Whilst there is clearly something to investigate here, good practise is to never use confirmed downlinks due to the potential for the application side, (not the LNS) to end up being stuck in a similar loop or local interference blocking the ack attempt. Or, as a client discovered, sending a confirmed device reboot request that rebooted before the device could send the confirmation and ended up stuck in a loop until I found the CLI command to clear it all down!

It is preferable to have the device include an ack in its next uplink even if the next uplink follows the downlink a few seconds later. I used to use a flag in the first byte used for device status to ack a downlink command, I’m moving to a byte counter to say which downlink was heard (255 wrap around is deeply unlikely to occur).

Confirmed uplinks aren’t a think either - maybe once every few days for a link check - but if the application is so important that it needs lots of confirmations it’s perhaps not a good use case for LoRaWAN. For “I want all the dataz” applications I put the previous & current readings in an uplink. Deltas & bit packing help with making this smaller, which allows the potential for more than one prior reading plus current. I also have a replay request option if need be - for when there are gaps in the data that need filling in. There is also a variant on Forward Error Correction that gives future readings but a flux capacitor is a huge drain on the battery life so rarely deployed.

I’ve no quick access to v1.1 firmware but I have a test rig on v1.0.4 that I can replicate this.

In the meanwhile, the big brains of @adrianmares can probably explain all of this in one sentence or less!

2 Likes

I see that Zephyr operates with a fork of LoRaMac-node, but their fork is a bit weird - they do not seem to be on the latest release of LoRaMac-node (per this - I interpret that message that they are not using 4.7.0, but 4.6.0 with some cherrypicked fixes)

Versions before 4.7.0 have a bug in the handling of the MIC for the uplink which should confirm that the downlink has been received (LoRaWAN 1.1 has different MIC calculations for uplinks/downlinks which confirm a message). You can find the original issue here.

If upgrading their fork to the latest release it too hard, it may be easier for you to just incorporate the fix for that problem.
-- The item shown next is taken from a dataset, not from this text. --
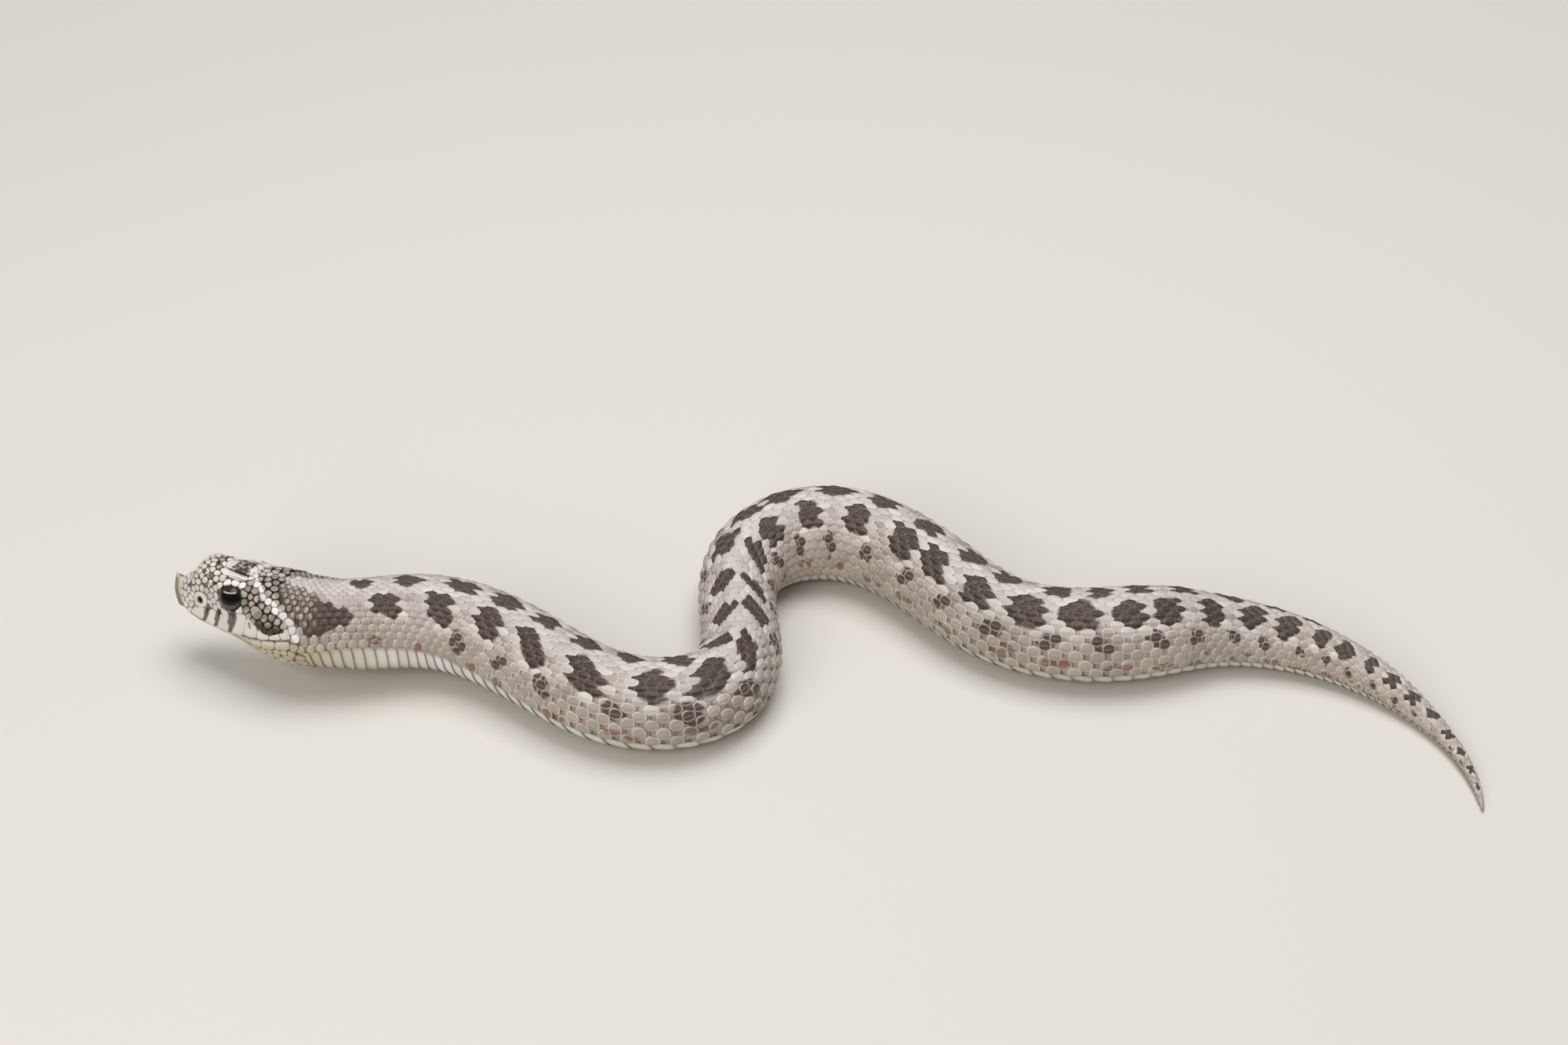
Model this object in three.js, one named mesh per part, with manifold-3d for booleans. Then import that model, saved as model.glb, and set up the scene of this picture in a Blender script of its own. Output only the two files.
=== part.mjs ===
// A young western hognose snake, life size, lying in an open S with its head a little raised.
// Millimetres, +Z up. The head faces -X, the tail ends at +X, and the floor is at z = 0.
import * as THREE from "three";
import { mergeVertices } from "three/addons/utils/BufferGeometryUtils.js";
import Module from "manifold-3d";

const wasm = await Module();
wasm.setup();

// Lengths along the back, measured from the tip of the snout.
const totalLength = 250;
const headEnd = 21.6;
const neckEnd = 48;
const ventAt = 198;
const tailSplit = 224;
const bodyLengths = 6;
const gap = 0.3;

// The spine: where the snout is, and the heading of the back, snout to tail, in degrees from +X
// at even steps of the length.
const snoutX = -92.5;
const snoutY = 5.55;
const headings = [-18, -18, 14, -27, -37, 8, 84, 88, 19, -37, -49, -14, 13, -11, -39, -65, -96];
const spineStep = 0.25;

// The head and neck are held clear of the floor, and the head is rolled to the animal's right.
const headLift = 5;
const liftEnd = 58;
const headRoll = THREE.MathUtils.degToRad(8);
const rollFrom = 20;
const rollEnd = 46;

// Body sections: distance from the snout and half of the width there.
const girth = [
  [26, 6.85], [40, 7.15], [60, 6.9], [84, 6.6], [101, 5.85], [111, 6.0], [127, 7.35],
  [148, 7.05], [166, 6.8], [182, 7.1], [190, 6.6], [198, 5.4], [208, 4.4], [222, 2.9],
  [234, 1.6], [243, 0.95], [250, 0.35],
];
const heightShare = 0.96;
const bellyShare = 0.94;
const bodyPower = 2.1;

// Head sections: distance from the snout, half width, and then heights over the spine of the
// crown, of the widest line and of the chin, with how square the upper and lower halves are.
const headSections = [
  [0.5, 1.5, 1.6, 0.1, -1.6, 2.0, 2.0],
  [1.4, 2.2, 2.4, -0.4, -3.0, 2.2, 2.0],
  [2.6, 2.8, 3.4, -1.0, -4.2, 2.4, 2.1],
  [4, 3.35, 5.35, -1.5, -4.7, 2.7, 2.1],
  [5.2, 3.74, 6.15, -1.7, -4.85, 2.8, 2.1],
  [6.4, 4.04, 6.15, -1.82, -4.95, 2.8, 2.1],
  [9, 4.6, 6.15, -1.9, -5.0, 2.8, 2.1],
  [12.5, 5.4, 6.3, -1.7, -5.25, 2.7, 2.1],
  [16, 6.35, 6.55, -1.2, -5.8, 2.4, 2.1],
  [19.5, 6.95, 6.7, -0.5, -6.1, 2.2, 2.1],
  [26, 6.85, 6.58, 0, -6.2, 2.1, 2.1],
];

// Soft rises and hollows of the head: where each is centred (distance from the snout and degrees
// from the top of the head), how far it reaches each way, and how far it lifts the surface.
const headForms = [
  { name: "canthus", s: 6.6, angle: 44, long: 3.4, wide: 11, rise: 0.3 },
  { name: "lore", s: 6.8, angle: 72, long: 2.0, wide: 13, rise: -0.35 },
  { name: "temple", s: 12.7, angle: 56, long: 1.5, wide: 20, rise: -0.4 },
  { name: "jaw muscle", s: 18, angle: 74, long: 3.2, wide: 22, rise: 0.35 },
];

// The line of the mouth, as distance from the snout and height over the spine, and the lip on it.
const mouthLine = [
  [-2, -2.6], [2.6, -2.6], [4.4, -2.65], [7.8, -2.8], [10.6, -2.55], [13.3, -1.95], [15.7, -1.05],
  [17.5, -0.3], [19, 0.25], [20.1, 0.6],
];
const lip = { bulge: 0.34, above: 0.95, depth: 1.05, fadeFrom: 16, fadeEnd: 20.5 };

// Under the mouth the lower jaw is set in from the lip: by what share of the half width, over
// what height, and between what distances from the snout this fades out.
const jawTuck = { share: 0.16, over: 0.6, fadeFrom: 10, fadeEnd: 17 };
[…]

But for the record, there are many fixes done in the 4.7.0 release.

4 Likes

From:

Appears being the operative word - LMn is just too complicated to work with the latest version, particularly when the code base has passed through an open source collective - even the ST version which is throughly processed to fit ST’s CubeMX world can result in some oddities - so I end up one version behind on CubeMX which is generally 6 to 9 months behind LMn release. I am looking at ways of reviewing the latest MX vs prior vs latest official release but it is a totally unaffordable time sink.

I’ll still try confirmed downlinks on my v1.0.4 setup if you care to do the same and we can compare notes!

1 Like

Thanks, this is great advice. I think I’ll do something similar to confirm uplinks and downlinks without using the MAC layer.

Will try to get 1.0.4 working on Zephyr to test! Not entirely confident I can bend it to my will, but I’ll try.

Thanks for the links! I’ll try incorporating that fix and see if it resolves the problem.

There is no need to change your firmware to operate with 1.0.4 version.

You just need to tell the TTN server that the end-device is a 1.0.4 device instead of 1.1.0.

After this change the TTN server will set the JoinAccept frame OptNeg bit to 0 which indicates to the end-device that the network server is a 1.0.x server.

When the network server operates with version greater than 1.0.4 it sets the OptNeg bit to 1 which indicates to the end-device to operate as a 1.1.0 device.

I would also recommend that you open an issue on Zephyr github project asking them to update the loramac-node project to version 4.7.0

3 Likes

I created a 1.0.4 device in TTN and modified my end-device code slightly (assigned the APP_KEY to NWK_KEY when configuring the join structure). This version behaves correctly for both unconfirmed and confirmed downlinks – confirmed downlinks are ACKed and the ACK is accepted by the server. This confirms that the issue only affects v1.1.0 devices.

I then applied the patch suggested by @adrianmares to the LoRaMac-node in my local copy of Zephyr and built a v1.1.0 end device and… it worked! ACKs from confirmed downlinks are accepted by the TTS server.

Thank you all for your help. I will open an issue at the Zephyr project as suggested, asking them to upgrade LoRaMac-node to 4.7.0.

1 Like

This topic was automatically closed 24 hours after the last reply. New replies are no longer allowed.